▸ **TASK TO CARRY OUT**
Copy out all the entries word for word.

▸ **GIVEN ENTRIES**
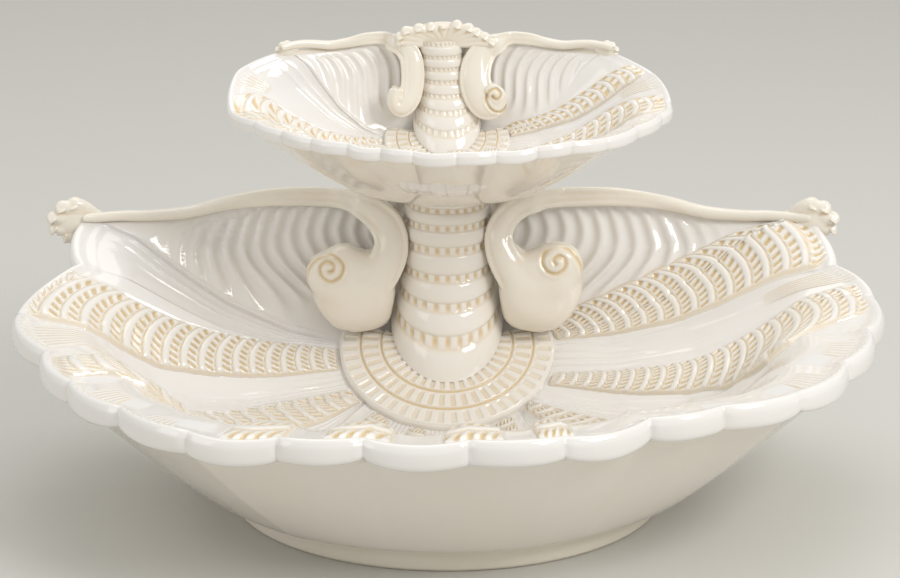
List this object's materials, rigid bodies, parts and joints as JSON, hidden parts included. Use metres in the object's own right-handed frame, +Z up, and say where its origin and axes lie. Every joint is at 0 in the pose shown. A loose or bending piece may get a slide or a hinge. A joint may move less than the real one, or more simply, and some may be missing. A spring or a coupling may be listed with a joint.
{
  "type": "two-tier server",
  "caption": "Two-tier ivory glazed ceramic server: a wide scalloped shell dish on an oval foot, with a beaded column that carries a smaller shell dish.",
  "frame": {"origin": "under the middle of the overall box, on the surface that the server stands on", "axes": "+X towards the right-hand ears as seen from the front, +Y towards the raised back rail, +Z up"},
  "size_m": [0.4662, 0.303, 0.24],
  "materials": {
    "glaze": "gloss",
    "glaze_washed": "gloss"
  },
  "bodies": {
    "lower_tier": {"foot_ring": "glaze", "lower_dish": "glaze", "lower_fan": "glaze_washed", "lower_column": "glaze_washed", "lower_scroll_left": "glaze_washed", "lower_scroll_right": "glaze_washed", "lower_ear_left": "glaze_washed", "lower_ear_right": "glaze_washed"},
    "upper_tier": {"upper_dish": "glaze", "upper_fan": "glaze_washed", "upper_column": "glaze_washed", "upper_scroll_left": "glaze_washed", "upper_scroll_right": "glaze_washed", "upper_ear_left": "glaze_washed", "upper_ear_right": "glaze_washed", "upper_crest": "glaze_washed"}
  },
  "joints": [
    {"name": "upper_tier_lift", "type": "slide", "parent": "lower_tier", "child": "upper_tier", "axis": [0, 0, 1], "range_m": [0, 0.1]}
  ]
}
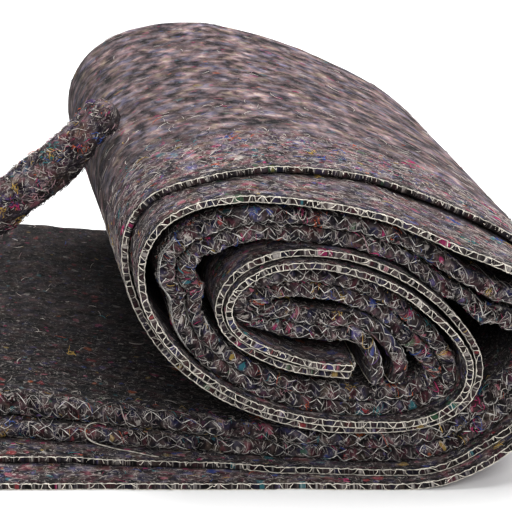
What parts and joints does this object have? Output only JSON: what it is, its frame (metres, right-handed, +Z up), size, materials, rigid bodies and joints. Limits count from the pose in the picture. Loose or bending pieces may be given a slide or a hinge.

▸ **FULL ANSWER**
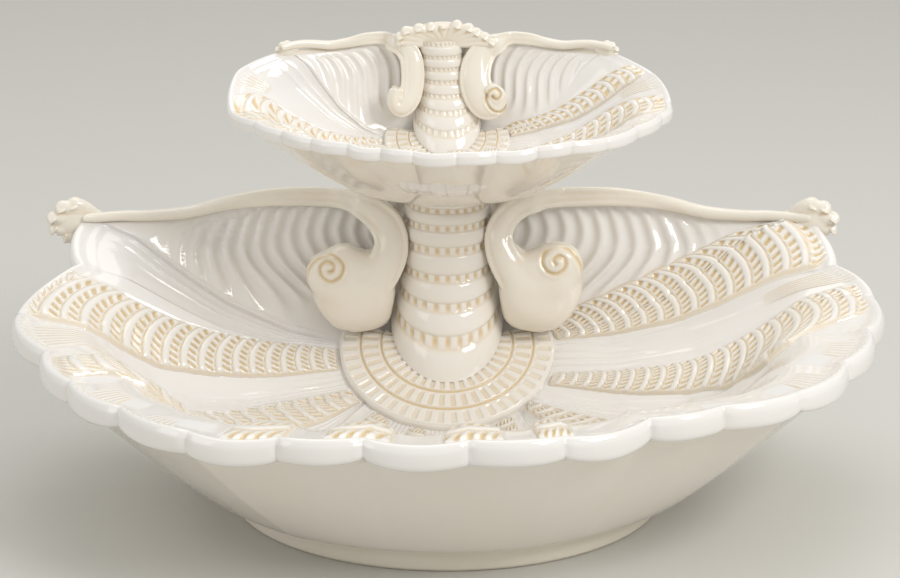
List this object's materials, rigid bodies, parts and joints as JSON, hidden parts included. Use metres in the object's own right-handed frame, +Z up, and say where its origin and axes lie. Every joint is at 0 in the pose shown. A loose or bending piece may get a slide or a hinge. A joint may move less than the real one, or more simply, and some may be missing. A spring or a coupling may be listed with a joint.
{
  "type": "two-tier server",
  "caption": "Two-tier ivory glazed ceramic server: a wide scalloped shell dish on an oval foot, with a beaded column that carries a smaller shell dish.",
  "frame": {"origin": "under the middle of the overall box, on the surface that the server stands on", "axes": "+X towards the right-hand ears as seen from the front, +Y towards the raised back rail, +Z up"},
  "size_m": [0.4662, 0.303, 0.24],
  "materials": {
    "glaze": "gloss",
    "glaze_washed": "gloss"
  },
  "bodies": {
    "lower_tier": {"foot_ring": "glaze", "lower_dish": "glaze", "lower_fan": "glaze_washed", "lower_column": "glaze_washed", "lower_scroll_left": "glaze_washed", "lower_scroll_right": "glaze_washed", "lower_ear_left": "glaze_washed", "lower_ear_right": "glaze_washed"},
    "upper_tier": {"upper_dish": "glaze", "upper_fan": "glaze_washed", "upper_column": "glaze_washed", "upper_scroll_left": "glaze_washed", "upper_scroll_right": "glaze_washed", "upper_ear_left": "glaze_washed", "upper_ear_right": "glaze_washed", "upper_crest": "glaze_washed"}
  },
  "joints": [
    {"name": "upper_tier_lift", "type": "slide", "parent": "lower_tier", "child": "upper_tier", "axis": [0, 0, 1], "range_m": [0, 0.1]}
  ]
}
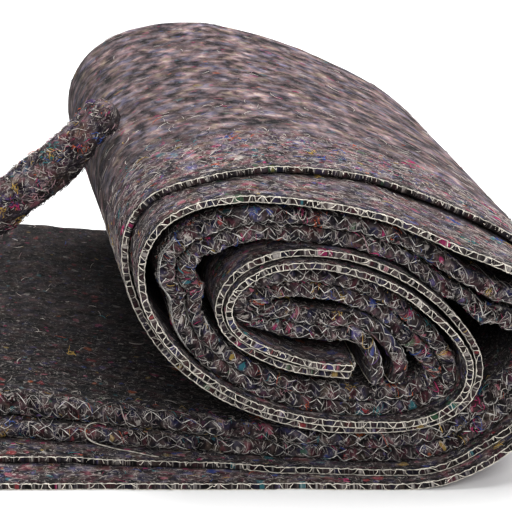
What parts and joints does this object have? Output only JSON: what it is, its frame (metres, right-handed, +Z up), size, materials, rigid bodies and joints. Limits count from the pose in the picture. Loose or bending pieces may be given a slide or a hinge.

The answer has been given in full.